To do —
Output the full listing word for word.

Supplied material —

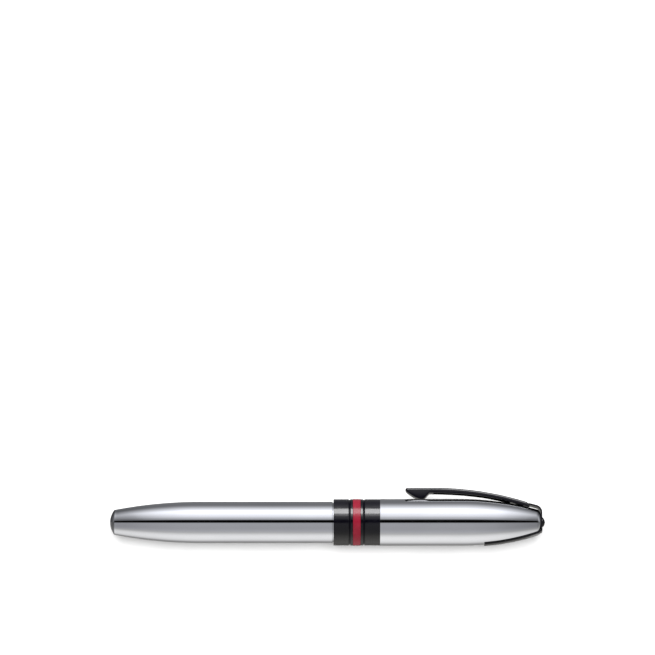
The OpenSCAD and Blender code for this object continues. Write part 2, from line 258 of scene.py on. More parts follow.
class Recipe:
    """A node material in the making. Sockets are named with _ for a space."""

    def __init__(self, name, **sockets):
        self.material = bpy.data.materials.new(name)
        self.material.use_nodes = True
        self.tree = self.material.node_tree
        self.shader = self.tree.nodes["Principled BSDF"]
        self.place = add_node(self.tree, "TexCoord").outputs["Object"]
        for socket, value in sockets.items():
            self.shader.inputs[socket.replace("_", " ")].default_value = value

    def link(self, start, end):
        """Joins an output to an input."""
        self.tree.links.new(start, end)

    def noise(self, scale, detail=3.0, stretch=(1, 1, 1), rough=0.5):
        """Noise with features about 1 / scale metres across, stretched along the axes."""
        mapping = add_node(self.tree, "Mapping")
        mapping.inputs["Scale"].default_value = stretch
        self.link(self.place, mapping.inputs["Vector"])
        noise = add_node(self.tree, "TexNoise")
        noise.inputs["Scale"].default_value = scale
        noise.inputs["Detail"].default_value = detail
        noise.inputs["Roughness"].default_value = rough
        self.link(mapping.outputs["Vector"], noise.inputs["Vector"])
        return noise.outputs["Fac"]

    def spread(self, value, low, high, start=0.35, end=0.65):
        """Maps the middle of a noise to a range of numbers."""
        ramp = add_node(self.tree, "MapRange", interpolation_type="SMOOTHSTEP")
        for key, number in (("From Min", start), ("From Max", end), ("To Min", low), ("To Max", high)):
            ramp.inputs[key].default_value = number
        self.link(value, ramp.inputs["Value"])
        return ramp.outputs["Result"]

    def colour(self, value, low, high):
        """Base colour between two colours, by a value from 0 to 1."""
        mix = add_node(self.tree, "Mix", data_type="RGBA")
        mix.inputs["A"].default_value = (*low, 1)
        mix.inputs["B"].default_value = (*high, 1)
        self.link(value, mix.inputs["Factor"])
        self.link(mix.outputs["Result"], self.shader.inputs["Base Color"])

    def roughness(self, value):
        """Roughness by a value."""
        self.link(value, self.shader.inputs["Roughness"])

    def bump(self, value, height):
        """Relief of a height in metres."""
        bump = add_node(self.tree, "Bump")
        bump.inputs["Strength"].default_value = 1.0
        bump.inputs["Distance"].default_value = height
        self.link(value, bump.inputs["Height"])
        self.link(bump.outputs["Normal"], self.shader.inputs["Normal"])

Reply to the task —
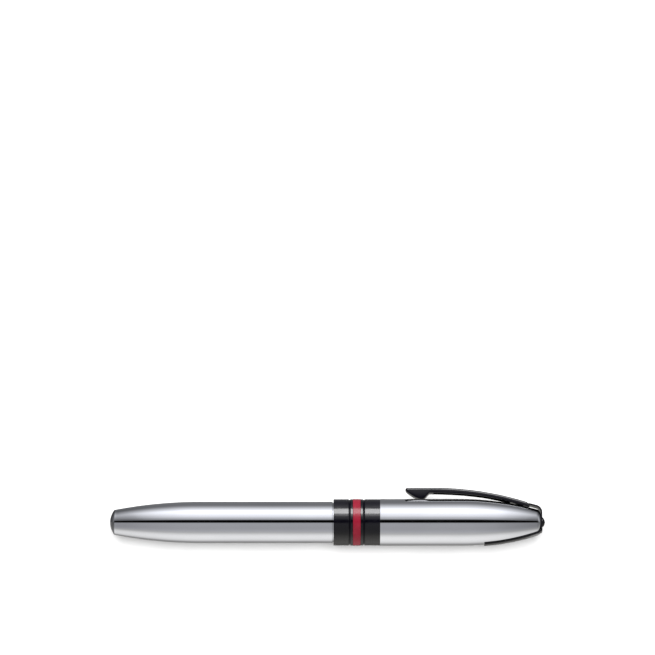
The OpenSCAD and Blender code for this object continues. Write part 2, from line 258 of scene.py on. More parts follow.
class Recipe:
    """A node material in the making. Sockets are named with _ for a space."""

    def __init__(self, name, **sockets):
        self.material = bpy.data.materials.new(name)
        self.material.use_nodes = True
        self.tree = self.material.node_tree
        self.shader = self.tree.nodes["Principled BSDF"]
        self.place = add_node(self.tree, "TexCoord").outputs["Object"]
        for socket, value in sockets.items():
            self.shader.inputs[socket.replace("_", " ")].default_value = value

    def link(self, start, end):
        """Joins an output to an input."""
        self.tree.links.new(start, end)

    def noise(self, scale, detail=3.0, stretch=(1, 1, 1), rough=0.5):
        """Noise with features about 1 / scale metres across, stretched along the axes."""
        mapping = add_node(self.tree, "Mapping")
        mapping.inputs["Scale"].default_value = stretch
        self.link(self.place, mapping.inputs["Vector"])
        noise = add_node(self.tree, "TexNoise")
        noise.inputs["Scale"].default_value = scale
        noise.inputs["Detail"].default_value = detail
        noise.inputs["Roughness"].default_value = rough
        self.link(mapping.outputs["Vector"], noise.inputs["Vector"])
        return noise.outputs["Fac"]

    def spread(self, value, low, high, start=0.35, end=0.65):
        """Maps the middle of a noise to a range of numbers."""
        ramp = add_node(self.tree, "MapRange", interpolation_type="SMOOTHSTEP")
        for key, number in (("From Min", start), ("From Max", end), ("To Min", low), ("To Max", high)):
            ramp.inputs[key].default_value = number
        self.link(value, ramp.inputs["Value"])
        return ramp.outputs["Result"]

    def colour(self, value, low, high):
        """Base colour between two colours, by a value from 0 to 1."""
        mix = add_node(self.tree, "Mix", data_type="RGBA")
        mix.inputs["A"].default_value = (*low, 1)
        mix.inputs["B"].default_value = (*high, 1)
        self.link(value, mix.inputs["Factor"])
        self.link(mix.outputs["Result"], self.shader.inputs["Base Color"])

    def roughness(self, value):
        """Roughness by a value."""
        self.link(value, self.shader.inputs["Roughness"])

    def bump(self, value, height):
        """Relief of a height in metres."""
        bump = add_node(self.tree, "Bump")
        bump.inputs["Strength"].default_value = 1.0
        bump.inputs["Distance"].default_value = height
        self.link(value, bump.inputs["Height"])
        self.link(bump.outputs["Normal"], self.shader.inputs["Normal"])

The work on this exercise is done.